URIs and URLs

Before a web request can be made, the browser needs to know where the resource requested can be found. This is the role that a Universal Resource Locator (a URL) plays. A URL is a specific kind of Universal Resource Indicator (URI) that specifies how a specific resource can be retrieved.


URLs and URIs The terms URL and URI are often used interchangeably in practice. However, a URL is a specific subset of URIs that indicate how to retrieve a resource over a network; while a URI identifies a unique resource, it does not necessarily indicate how to retrieve it. For example, a book’s ISBN can be represented as a URI in the form urn:isbn:0130224189. But this URI cannot be put into a browser’s Location to retrieve the associated book.

A URI consists of several parts, according to the definition (elements in brackets are optional):

URI = scheme:[//[userinfo@]host[:port]]path[?query][#fragment]

Let’s break this down into individual parts:

scheme: The scheme refers to the resource is identified and (potentially) accessed. For web development, the primary schemes we deal with are http (hyper-text transfer protocol), https (secure hyper-text transfer protocol), and file (indicating a file opened from the local computer).

userinfo: The userinfo is used to identify a specific user. It consists of a username optionally followed by a colon (:) and password. We will discuss its use in the section on HTTP authentication, but note that this approach is rarely used today, and carries potential security risks.

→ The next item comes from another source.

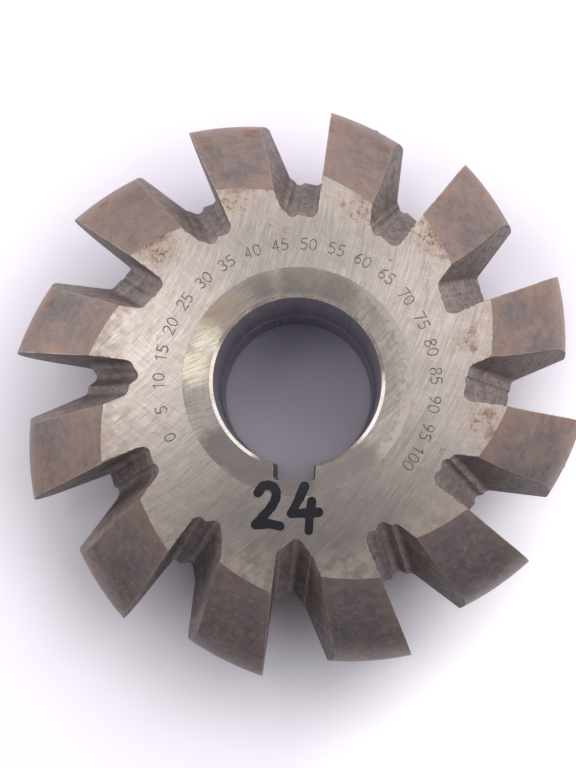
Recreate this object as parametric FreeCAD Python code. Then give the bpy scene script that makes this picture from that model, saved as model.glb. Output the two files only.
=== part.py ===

host: The host consists of either a fully quantified domain name (i.e. google.com, cs.ksu.edu, or gdc.ksu.edu) or an ip address (i.e. or [2607:f8b0:4004:803::200e]). IPv4 addresses must be separated by periods, and IPv6 addresses must be closed in brackets. Additionally, web developers will often use the loopback host, localhost, which refers to the local machine rather than a location on the network.

port: The port refers to the port number on the host machine. If it is not specified (which is typical), the default port for the scheme is assumed: port 80 for HTTP, and port 443 for HTTPS.

path: The path refers to the path to the desired resource on the server. It consists of segments separated by forward slashes (/).

query: The query consists of optional collection of key-value pairs (expressed as key:value), separated by ampersands (&), and proceeded by a question mark (?). The query string is used to supply modifiers to the requested resource (for example, applying a filter or searching for a term).

fragment: The fragment is an optional string proceeded by a hashtag (#). It identifies a portion of the resource to retrieve. It is most often used to auto-scroll to a section of an HTML document, and also for navigation in some single-page web applications.